Entries with model source code:
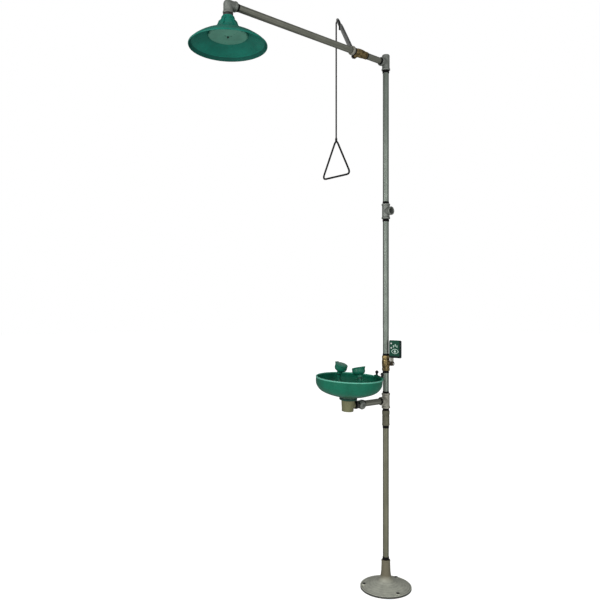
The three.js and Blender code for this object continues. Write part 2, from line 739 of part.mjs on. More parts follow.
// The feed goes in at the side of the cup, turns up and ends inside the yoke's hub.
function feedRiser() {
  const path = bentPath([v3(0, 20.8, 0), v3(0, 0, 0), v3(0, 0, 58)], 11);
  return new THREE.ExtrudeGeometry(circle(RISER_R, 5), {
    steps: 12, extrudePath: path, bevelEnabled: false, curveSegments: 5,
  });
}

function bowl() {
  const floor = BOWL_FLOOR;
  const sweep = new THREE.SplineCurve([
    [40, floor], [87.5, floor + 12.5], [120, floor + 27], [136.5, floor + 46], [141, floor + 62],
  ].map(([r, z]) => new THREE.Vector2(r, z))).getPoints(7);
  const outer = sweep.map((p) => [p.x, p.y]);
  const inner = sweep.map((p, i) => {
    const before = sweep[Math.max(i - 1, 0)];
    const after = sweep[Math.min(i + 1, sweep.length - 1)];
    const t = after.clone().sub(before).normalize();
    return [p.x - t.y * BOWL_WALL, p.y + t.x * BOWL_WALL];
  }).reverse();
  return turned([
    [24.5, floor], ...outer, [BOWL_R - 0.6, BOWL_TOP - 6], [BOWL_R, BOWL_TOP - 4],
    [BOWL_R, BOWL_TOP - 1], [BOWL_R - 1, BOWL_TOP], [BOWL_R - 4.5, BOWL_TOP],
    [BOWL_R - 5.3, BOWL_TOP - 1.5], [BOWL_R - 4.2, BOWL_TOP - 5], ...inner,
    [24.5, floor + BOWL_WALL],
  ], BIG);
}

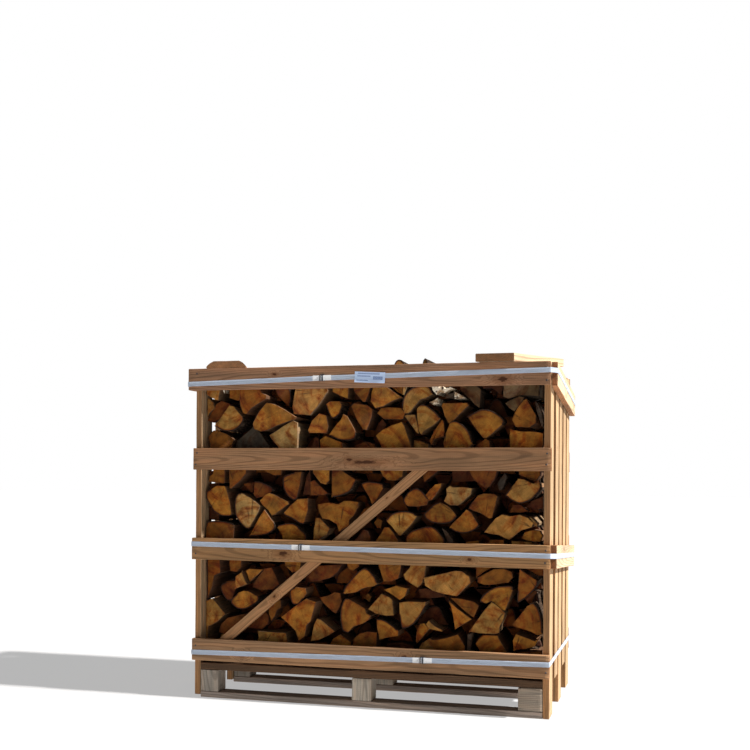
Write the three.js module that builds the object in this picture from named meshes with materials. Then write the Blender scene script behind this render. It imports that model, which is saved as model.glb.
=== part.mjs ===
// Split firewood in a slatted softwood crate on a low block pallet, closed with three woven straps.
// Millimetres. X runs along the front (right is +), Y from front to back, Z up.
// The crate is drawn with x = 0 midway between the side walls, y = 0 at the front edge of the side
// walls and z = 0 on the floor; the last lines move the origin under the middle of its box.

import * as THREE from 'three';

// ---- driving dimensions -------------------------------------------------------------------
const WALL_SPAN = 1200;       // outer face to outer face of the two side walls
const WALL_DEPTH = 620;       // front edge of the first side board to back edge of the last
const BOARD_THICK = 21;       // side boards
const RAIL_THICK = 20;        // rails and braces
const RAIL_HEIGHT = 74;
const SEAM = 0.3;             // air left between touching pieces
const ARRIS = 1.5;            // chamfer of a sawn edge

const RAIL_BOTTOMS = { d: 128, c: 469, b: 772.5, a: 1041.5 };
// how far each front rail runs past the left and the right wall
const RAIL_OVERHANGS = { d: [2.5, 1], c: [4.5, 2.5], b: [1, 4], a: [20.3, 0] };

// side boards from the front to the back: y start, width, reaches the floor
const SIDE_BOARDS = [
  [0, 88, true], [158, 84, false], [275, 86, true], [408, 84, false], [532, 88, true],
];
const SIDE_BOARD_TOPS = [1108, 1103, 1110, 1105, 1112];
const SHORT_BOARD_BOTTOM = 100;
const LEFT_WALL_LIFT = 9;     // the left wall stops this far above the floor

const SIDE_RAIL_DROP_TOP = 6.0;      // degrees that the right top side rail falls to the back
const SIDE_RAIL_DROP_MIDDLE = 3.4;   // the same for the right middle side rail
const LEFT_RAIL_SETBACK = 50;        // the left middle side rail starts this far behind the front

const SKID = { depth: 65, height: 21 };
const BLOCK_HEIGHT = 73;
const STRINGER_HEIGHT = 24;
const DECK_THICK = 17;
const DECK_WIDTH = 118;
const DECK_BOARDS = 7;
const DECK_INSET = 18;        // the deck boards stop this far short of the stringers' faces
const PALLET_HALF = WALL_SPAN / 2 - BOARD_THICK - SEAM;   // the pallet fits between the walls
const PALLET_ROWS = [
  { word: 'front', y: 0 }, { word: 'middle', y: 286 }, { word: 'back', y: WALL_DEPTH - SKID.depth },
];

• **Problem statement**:
Return every record above exactly as it appears.

• **Expected answer**:
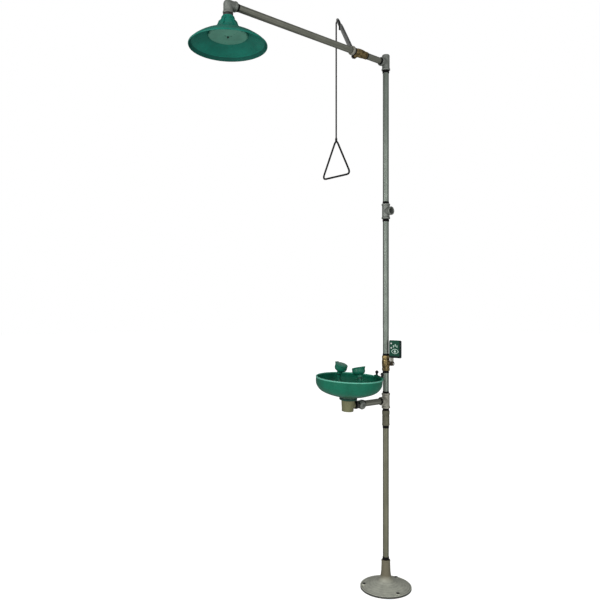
The three.js and Blender code for this object continues. Write part 2, from line 739 of part.mjs on. More parts follow.
// The feed goes in at the side of the cup, turns up and ends inside the yoke's hub.
function feedRiser() {
  const path = bentPath([v3(0, 20.8, 0), v3(0, 0, 0), v3(0, 0, 58)], 11);
  return new THREE.ExtrudeGeometry(circle(RISER_R, 5), {
    steps: 12, extrudePath: path, bevelEnabled: false, curveSegments: 5,
  });
}

function bowl() {
  const floor = BOWL_FLOOR;
  const sweep = new THREE.SplineCurve([
    [40, floor], [87.5, floor + 12.5], [120, floor + 27], [136.5, floor + 46], [141, floor + 62],
  ].map(([r, z]) => new THREE.Vector2(r, z))).getPoints(7);
  const outer = sweep.map((p) => [p.x, p.y]);
  const inner = sweep.map((p, i) => {
    const before = sweep[Math.max(i - 1, 0)];
    const after = sweep[Math.min(i + 1, sweep.length - 1)];
    const t = after.clone().sub(before).normalize();
    return [p.x - t.y * BOWL_WALL, p.y + t.x * BOWL_WALL];
  }).reverse();
  return turned([
    [24.5, floor], ...outer, [BOWL_R - 0.6, BOWL_TOP - 6], [BOWL_R, BOWL_TOP - 4],
    [BOWL_R, BOWL_TOP - 1], [BOWL_R - 1, BOWL_TOP], [BOWL_R - 4.5, BOWL_TOP],
    [BOWL_R - 5.3, BOWL_TOP - 1.5], [BOWL_R - 4.2, BOWL_TOP - 5], ...inner,
    [24.5, floor + BOWL_WALL],
  ], BIG);
}

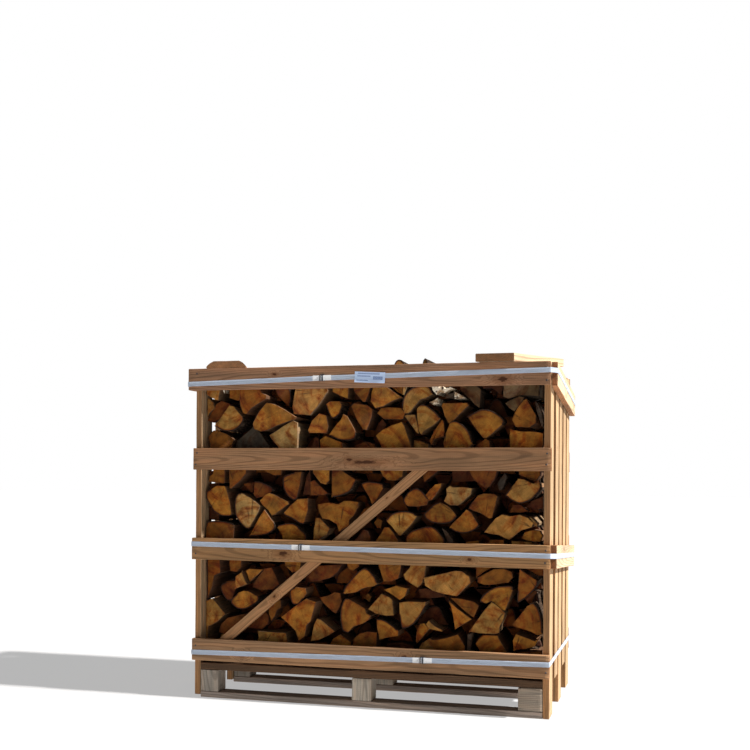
Write the three.js module that builds the object in this picture from named meshes with materials. Then write the Blender scene script behind this render. It imports that model, which is saved as model.glb.
=== part.mjs ===
// Split firewood in a slatted softwood crate on a low block pallet, closed with three woven straps.
// Millimetres. X runs along the front (right is +), Y from front to back, Z up.
// The crate is drawn with x = 0 midway between the side walls, y = 0 at the front edge of the side
// walls and z = 0 on the floor; the last lines move the origin under the middle of its box.

import * as THREE from 'three';

// ---- driving dimensions -------------------------------------------------------------------
const WALL_SPAN = 1200;       // outer face to outer face of the two side walls
const WALL_DEPTH = 620;       // front edge of the first side board to back edge of the last
const BOARD_THICK = 21;       // side boards
const RAIL_THICK = 20;        // rails and braces
const RAIL_HEIGHT = 74;
const SEAM = 0.3;             // air left between touching pieces
const ARRIS = 1.5;            // chamfer of a sawn edge

const RAIL_BOTTOMS = { d: 128, c: 469, b: 772.5, a: 1041.5 };
// how far each front rail runs past the left and the right wall
const RAIL_OVERHANGS = { d: [2.5, 1], c: [4.5, 2.5], b: [1, 4], a: [20.3, 0] };

// side boards from the front to the back: y start, width, reaches the floor
const SIDE_BOARDS = [
  [0, 88, true], [158, 84, false], [275, 86, true], [408, 84, false], [532, 88, true],
];
const SIDE_BOARD_TOPS = [1108, 1103, 1110, 1105, 1112];
const SHORT_BOARD_BOTTOM = 100;
const LEFT_WALL_LIFT = 9;     // the left wall stops this far above the floor

const SIDE_RAIL_DROP_TOP = 6.0;      // degrees that the right top side rail falls to the back
const SIDE_RAIL_DROP_MIDDLE = 3.4;   // the same for the right middle side rail
const LEFT_RAIL_SETBACK = 50;        // the left middle side rail starts this far behind the front

const SKID = { depth: 65, height: 21 };
const BLOCK_HEIGHT = 73;
const STRINGER_HEIGHT = 24;
const DECK_THICK = 17;
const DECK_WIDTH = 118;
const DECK_BOARDS = 7;
const DECK_INSET = 18;        // the deck boards stop this far short of the stringers' faces
const PALLET_HALF = WALL_SPAN / 2 - BOARD_THICK - SEAM;   // the pallet fits between the walls
const PALLET_ROWS = [
  { word: 'front', y: 0 }, { word: 'middle', y: 286 }, { word: 'back', y: WALL_DEPTH - SKID.depth },
];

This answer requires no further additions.